Keep in mind the recommended levels are designed to take the thinking out of water chemistry for those new to testing and managing their water. You are far from that beginner level and know what you need to do to keep your water from being too aggressive while your calcium levels are low. A higher TA won't hurt anything but just requires a little more acid than otherwise would have been needed with a more appropriate TA.

Thanks Brian.

And so far, it seem to want very little acid, at least what I'm used to. So if it is far better than before when I had a reasonable TA, sounds like I'm on the right track.

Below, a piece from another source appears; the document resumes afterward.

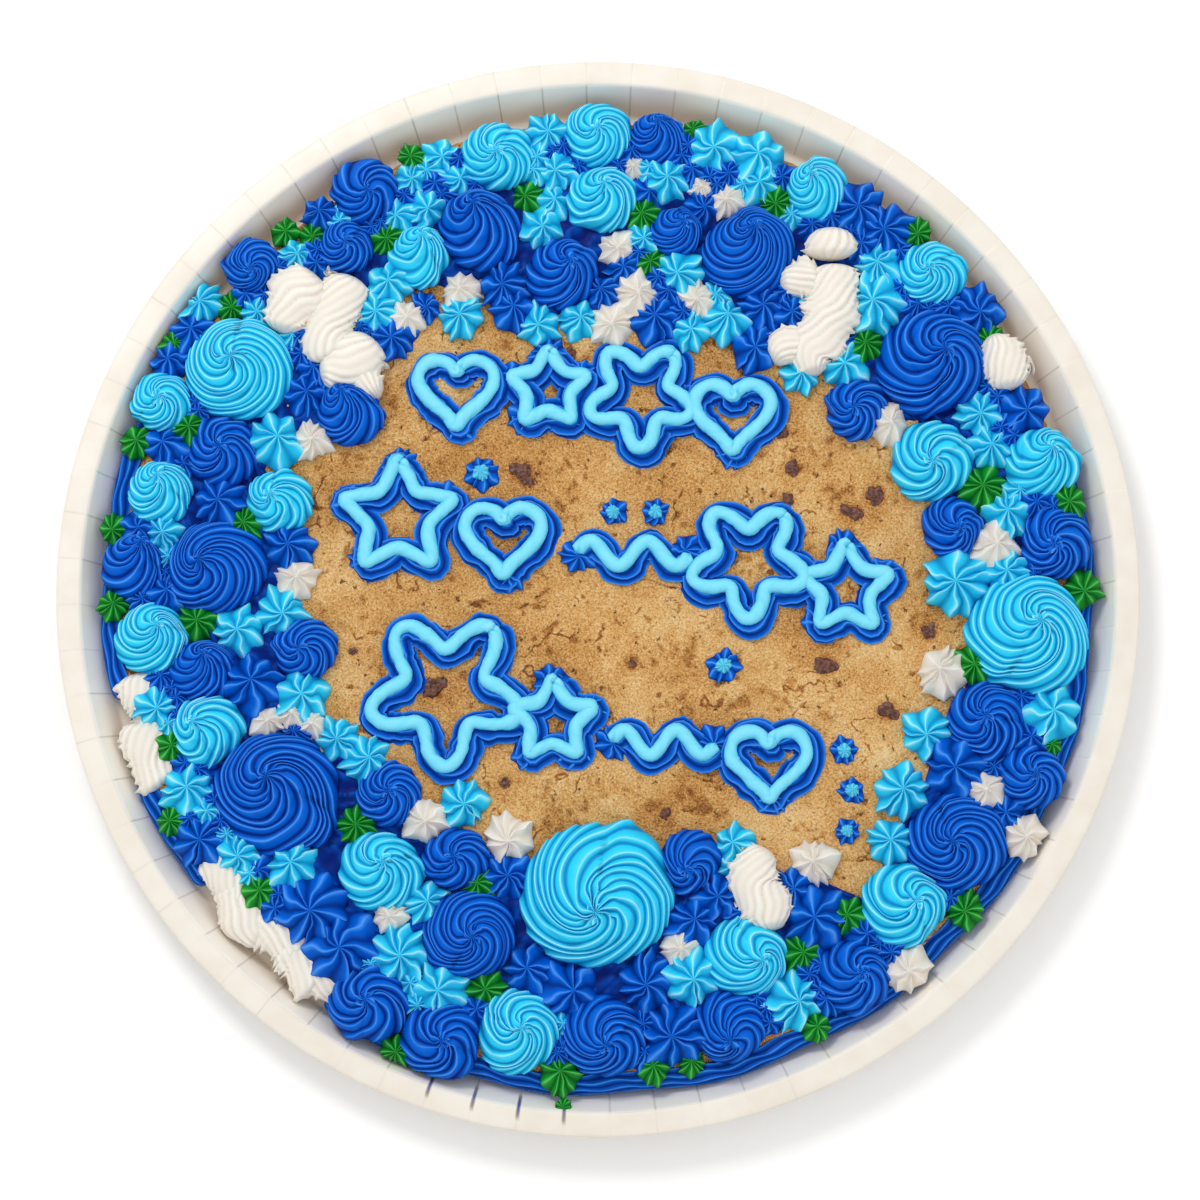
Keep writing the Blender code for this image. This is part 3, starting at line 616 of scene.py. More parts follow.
def starSkin(place, kind, lines, seed, base=cookieTop, height=None, lean=None):
    # A drop star: a peaked profile turned round whose radius is cut back by sin between the lobes, so each
    # lobe has a sharp crest from the peak to its tip. The lobes differ in length and turn a little outward.
    x, y, radius = place
    shape = starShape
    look = starKinds[kind]
    chance = np.random.default_rng(seed)
    height = height or shape["foot"] + shape["rise"] * radius
    radius = radius * look["grow"]
    lobes = int(chance.integers(*look["lobes"], endpoint=True))
    rows = int(np.clip(shape["rowsPerMm"] * place[2], *shape["rows"]))
    rho, level = profileRows(shape["profile"], radius, height, rows)[1:]
    within, step = ridgeSteps(shape["across"], lobes)
    start = step / lobes * turn
    waves = chance.uniform(0, turn, 8)
    uneven = look["uneven"]
    length = perRidge(step, 1.0 + uneven * chance.uniform(-1, 1, lobes))
    sideways = 0.8 * uneven * np.sin(2 * start + waves[0]) + 0.35 * uneven * np.sin(5 * start + waves[6])
    twist = look["twist"] * chance.uniform(0.2, 1.4)
    angle = waves[1] + start + sideways - twist * rho + 0.12 * rho ** 2 * np.sin(3 * start + waves[2])
    zigzag = perRidge(step, look["zigzag"] * chance.uniform(-1.3, 1.3, lobes) * turn / lobes)
    angle = angle + zigzag * (blend(0.36, 0.60, rho) - 0.6 * blend(0.66, 0.90, rho))
    tall = 0.5 * uneven * np.sin(3 * start + waves[7])
    hollow = np.sin(math.pi * within)
    cut = look["depth"] * hollow ** look["round"] * (0.7 + 0.3 * blend(0.0, 0.5, rho))
    ripple = 0.02 * radius * np.sin(5 * start + 9 * rho + waves[3]) * rho
    distance = squeezed(radius * length, angle, lines, shape["softness"]) * rho * (1.0 - cut) + ripple
    hollow = 0.45 * hollow ** 0.8 + 0.55 * (1.0 - np.abs(2.0 * within - 1.0))
    sag = look["sag"] * height * hollow * blend(0.0, 0.35, rho) * blend(0.0, 0.3, level)
    up = height * level * (1.0 + tall * rho) - sag + 0.06 * height * np.sin(start + waves[4]) * rho
    leanBy = radius * chance.uniform(0.0, 0.22)
    leanTo, leanBy = (lean[0], lean[1] * radius) if lean else (waves[5], leanBy)
    leanX, leanY = leanBy * math.cos(leanTo), leanBy * math.sin(leanTo)
    drift = np.clip(1.0 - rho, 0.0, 1.0) ** 1.2
    points = polar(x + leanX * drift, y + leanY * drift, distance, angle, base + up)
    # The tone paints a thin highlight along each lobe's crest, shade between the lobes and shade towards the
    # foot
    crest = 1.0 - hollow
    line = crestHighlight(within, shape["crestHighlight"])
    tone = 0.12 + 0.34 * blend(0.0, 0.45, crest) + 0.10 * crest + 0.44 * line
    tone = tone * (0.50 + 0.50 * blend(-0.05, 0.45, level))
    return closedSkin(points, (x + leanX, y + leanY, base + height), (x, y, base - 0.1 * height), tone)


# The white side ruffles stand where stars are skipped, in degrees along the rim
gapShape = {
    "skipped": ((190, 204), (214, 238)), "skippedReach": 188.0, "skippedSize": 9.0,
    "spacing": 2.0, "least": -0.6, "grow": 5.2, "range": (6.0, 10.0), "near": 10.0, "sectors": 8,
    "ringed": 6, "edge": 186.0, "rim": 172.0, "rimSectors": 3, "kept": 0.8, "skyEvery": 5,
}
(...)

I'll report back once I get a feel for this new water and new pool coating.
 
OK, water seems to be stable.

FC - 5
CC - ~
TA - 120
CA - 180
PH - 7.4
CY - 40
Salt 2850
Temp 78

I put in too much MA on Sat. I think I may have incorrectly measured the PH at 8.4, and then dropped it too far. Now, it is not coming up nearly as quickly as it would have in the past; at least so it seems. I want to get it to 7.6-7.8 to keep the CSI slightly negative, and I have the IPH set to 5%.

Let's see how the dose of FC does today.

I'm liking these numbers other than the PH. I think I'll leave the TA at 120 for now, and if I am using less MA despite the higher TA like my gut tells me, that will be completely cool.


Water is clear, and the Robot made it through 2 days without triggering a filter change, so the fine powder is likely subsiding.

We also added an auto fill, so between the SWG, IPH, auto fill, and robot, I may get to my goal of once or twice per week check.
 
Any silly chem requirements?

They have recommended levels which coincide with typical industry specs. They gave me a couple of examples of warranty issues... Guy threw multiple bags of Cal Hypo in the pool and let it sit on the floor an entire winter. They still worked with the guy.

I get the feeling that they will stand behind their product but I truly hope I never get the opportunity to find out.

And Brian will discount all jobs if the customer provides smoked brisket from either a Primo or Big Green Egg smoker...:laughblue:

Primo only! BGEs get charged double!